Correction officials are forecasting that the population at the dangerous Rikers Island complex will balloon in the coming years, seriously complicating the legal mandate to close the jails there by 2027.

The jailed population, which was at 5,940 last month, is growing, and an internal Correction Department forecast indicates the population will be higher than 7,000 in less than two years, according to Commissioner Louis Molina. The problem: In order for Rikers to close and pre-trial detainees to be moved to four smaller jails in the boroughs, as a 2019 law requires, there cannot be more than 3,300 people incarcerated.

“In 2027, we will not be at 3,300,” Molina said during a City Council hearing Tuesday focused on problems at city jails.

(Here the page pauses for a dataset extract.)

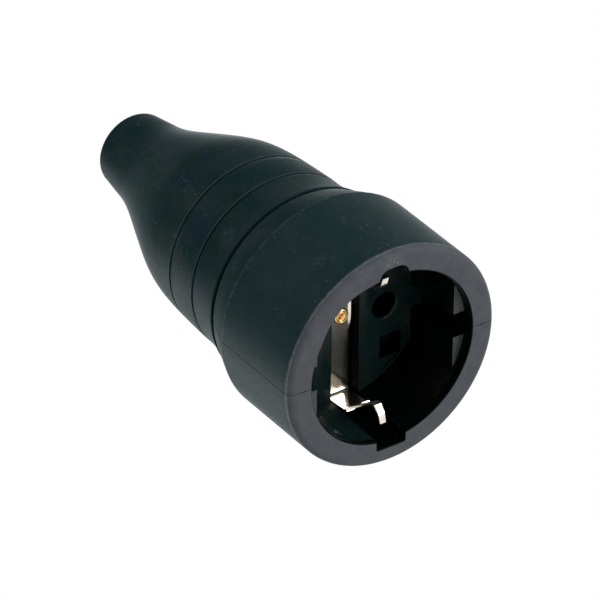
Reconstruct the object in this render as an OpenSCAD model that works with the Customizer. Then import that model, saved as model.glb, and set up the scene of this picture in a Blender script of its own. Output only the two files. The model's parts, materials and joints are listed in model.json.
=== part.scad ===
// Rubber inline socket for a mains lead, standing on its rim with the cord end up.
// Sizes are in millimetres. Z runs from the rim to the cord end, X through the two pins
// and Y through the two earth clips.

/* [Rubber housing] */
// Thickness of the rubber round the insert
collar_wall = 2.35; // [1.8:0.05:4]
// How far the collar reaches past the insert
collar_overhang = 1.6; // [0.5:0.1:4]
// Length of the cone behind the collar
flare_length = 7.4; // [6:0.1:9]
// Drop in radius over the cone
flare_drop = 2.9; // [2:0.1:3.2]
// Drop in radius from the foot of the cone to the waist
waist_drop = 1.5; // [1:0.1:1.8]
// Thickness of the rubber round the carrier at the waist
waist_wall = 3.05; // [2.4:0.05:3.6]
// Length of the housing behind the cord grip
tail_length = 36.5; // [30:0.5:50]
// Thickness of the rubber at the end of the nose
nose_wall = 3.55; // [2.5:0.05:4.5]
// Growth of the nose in diameter from its end to its root
nose_taper = 1.6; // [0.4:0.1:3]
// Rounding of the rim's outer edge
rim_round = 1.4; // [0.5:0.1:2]
// Rounding of the nose's end
nose_round = 1.6; // [0.5:0.1:2.5]
// Width of the groove at the foot of the cone
foot_groove_w = 0.9; // [0.5:0.1:1.5]
// Depth of the groove at the foot of the cone
foot_groove_depth = 0.8; // [0.4:0.1:1]
// Half width of each thin ring groove
ring_groove_r = 0.35; // [0.2:0.05:0.5]
// Distance from the foot of the cone to the first ring groove
first_ring_gap = 9.9; // [8:0.1:11]
// Distance between the two ring grooves
ring_pitch = 8.75; // [7:0.05:10]
// Thickness of the lip that holds the insert in
lip_t = 1.6; // [1.4:0.1:2]
// Diameter of the hole for the cord
cord_hole_d = 10; // [8:0.1:11]
// Length of the straight hole for the cord
cord_hole_length = 13; // [8:0.5:16]

/* [Plug recess] */
// Diameter of the mouth
mouth_d = 39; // [38.6:0.1:39.6]
// Depth from the rim to the face with the pin holes
face_depth = 16.4; // [16:0.1:17.5]
// Narrowing of the recess in diameter from the mouth to the face
recess_draft = 1.2; // [0.4:0.1:1.6]
// Distance from the mouth's edge in to each side flat
side_flat_depth = 2.9; // [2:0.1:3.5]
// Depth from the rim to the ledges of the side flats
ledge_depth = 2.5; // [2.2:0.1:3.5]
// Width of the slot in each side flat
side_slot_w = 5.5; // [4:0.1:6]
// Width of the earth clip channels
channel_w = 6.7; // [6:0.1:7.6]
// Distance from the mouth's edge out to the back of the channels
channel_depth = 1.8; // [1.4:0.1:2.4]
// Depth of the strap channel below the face
strap_channel_depth = 3.4; // [3:0.1:3.6]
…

Construction has already begun on new jails to replace those on Rikers Island, and a city law forbids incarcerated people from being held there past that date.

So, Molina said, “We have to think about: Where does the balance of that population go if we are not at 3,300?”

The statement outraged and concerned advocates for incarcerated people who have been counting on Rikers closing.

New York City jails are the deadliest they have been in more than 25 years, according to an analysis of city data by Gothamist. Nineteen people have died in city custody or shortly after being released this year, out of an average daily population of nearly 6,000 people.

That’s the highest rate since 1996, when 84 people died out of an average daily population of about 20,000. Gothamist is tracking deaths in city custody here.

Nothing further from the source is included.